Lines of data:
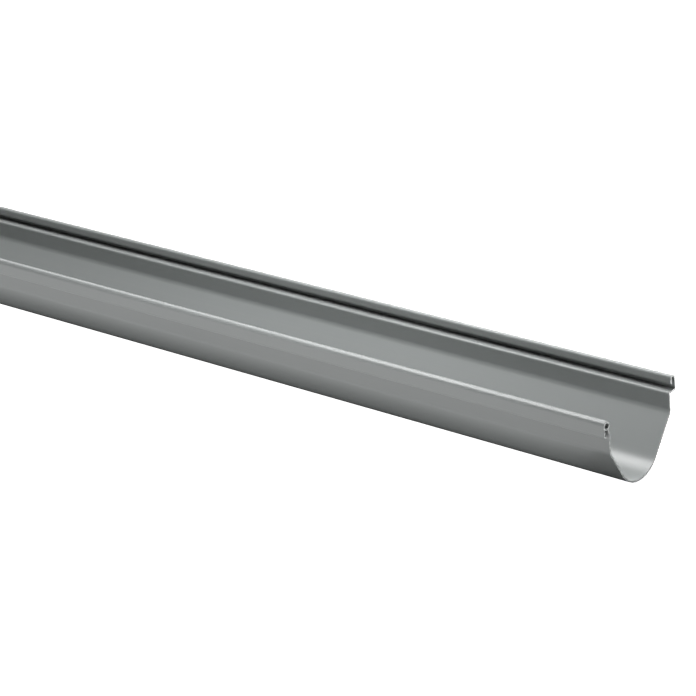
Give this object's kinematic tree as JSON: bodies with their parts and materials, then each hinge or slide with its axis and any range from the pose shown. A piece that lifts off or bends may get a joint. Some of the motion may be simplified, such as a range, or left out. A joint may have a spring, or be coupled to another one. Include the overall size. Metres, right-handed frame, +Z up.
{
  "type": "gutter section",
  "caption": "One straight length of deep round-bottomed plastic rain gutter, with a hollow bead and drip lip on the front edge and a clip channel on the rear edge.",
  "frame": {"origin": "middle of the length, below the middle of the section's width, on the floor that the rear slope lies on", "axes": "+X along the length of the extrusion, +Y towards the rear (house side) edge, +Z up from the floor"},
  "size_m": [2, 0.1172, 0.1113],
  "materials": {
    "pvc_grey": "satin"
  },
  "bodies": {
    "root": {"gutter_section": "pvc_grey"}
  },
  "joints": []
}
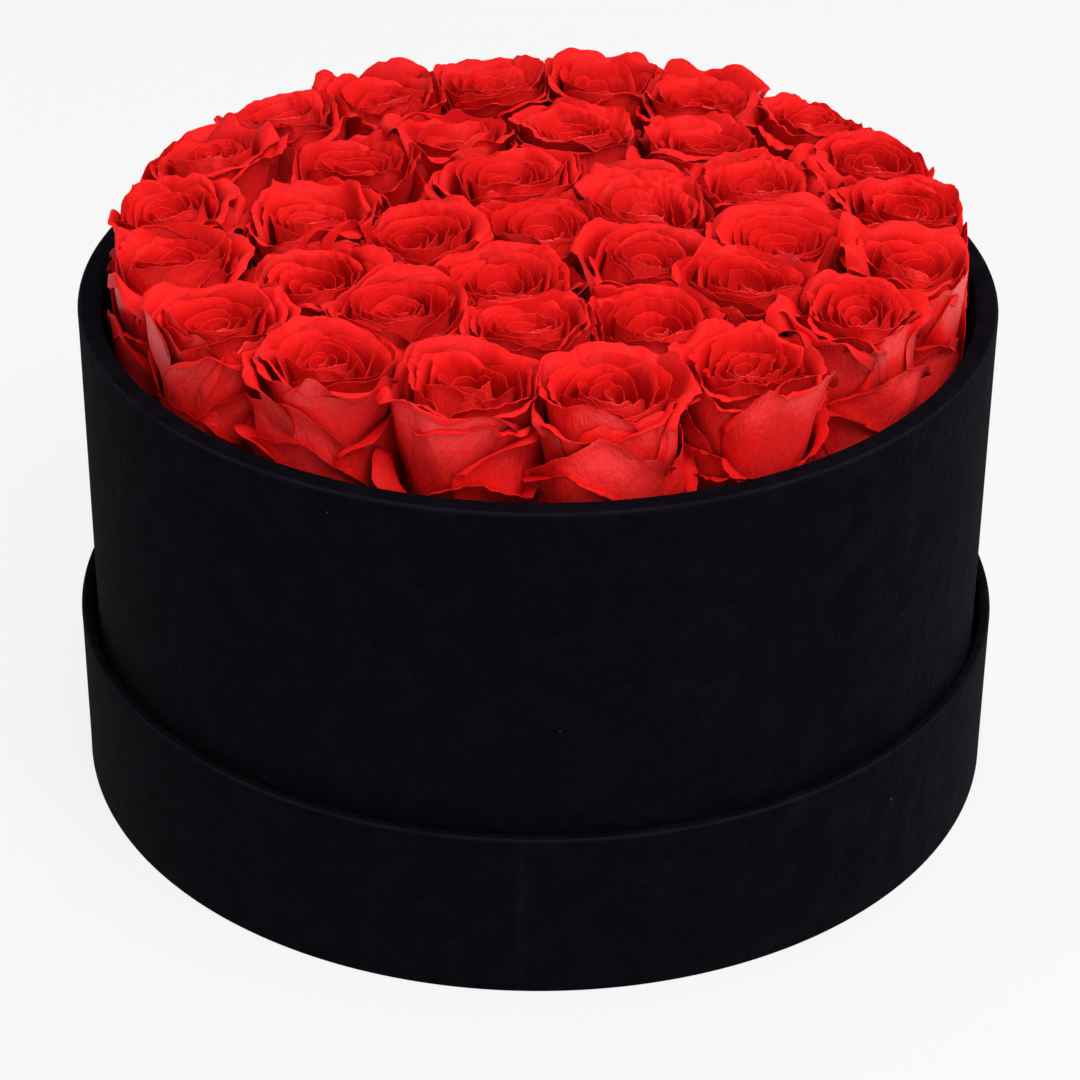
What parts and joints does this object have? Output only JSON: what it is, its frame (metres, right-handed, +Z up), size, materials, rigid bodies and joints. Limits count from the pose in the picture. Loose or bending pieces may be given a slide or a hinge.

Directions: Would you reproduce all the entries exactly?

Written answer:
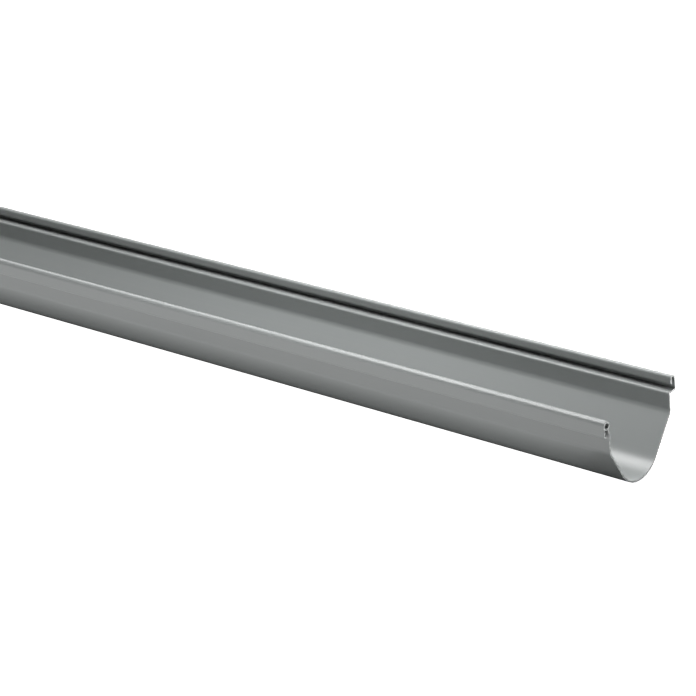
Give this object's kinematic tree as JSON: bodies with their parts and materials, then each hinge or slide with its axis and any range from the pose shown. A piece that lifts off or bends may get a joint. Some of the motion may be simplified, such as a range, or left out. A joint may have a spring, or be coupled to another one. Include the overall size. Metres, right-handed frame, +Z up.
{
  "type": "gutter section",
  "caption": "One straight length of deep round-bottomed plastic rain gutter, with a hollow bead and drip lip on the front edge and a clip channel on the rear edge.",
  "frame": {"origin": "middle of the length, below the middle of the section's width, on the floor that the rear slope lies on", "axes": "+X along the length of the extrusion, +Y towards the rear (house side) edge, +Z up from the floor"},
  "size_m": [2, 0.1172, 0.1113],
  "materials": {
    "pvc_grey": "satin"
  },
  "bodies": {
    "root": {"gutter_section": "pvc_grey"}
  },
  "joints": []
}
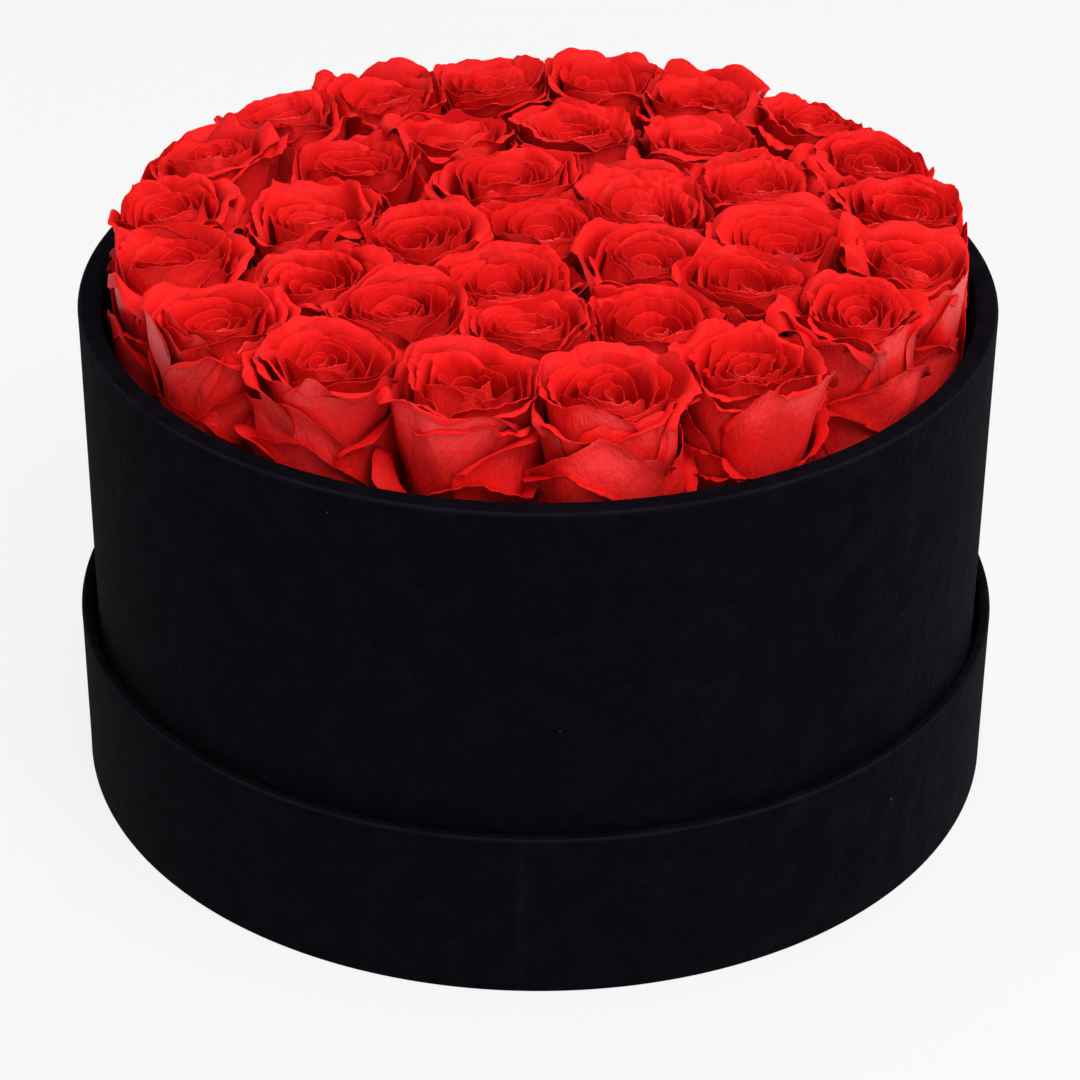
What parts and joints does this object have? Output only JSON: what it is, its frame (metres, right-handed, +Z up), size, materials, rigid bodies and joints. Limits count from the pose in the picture. Loose or bending pieces may be given a slide or a hinge.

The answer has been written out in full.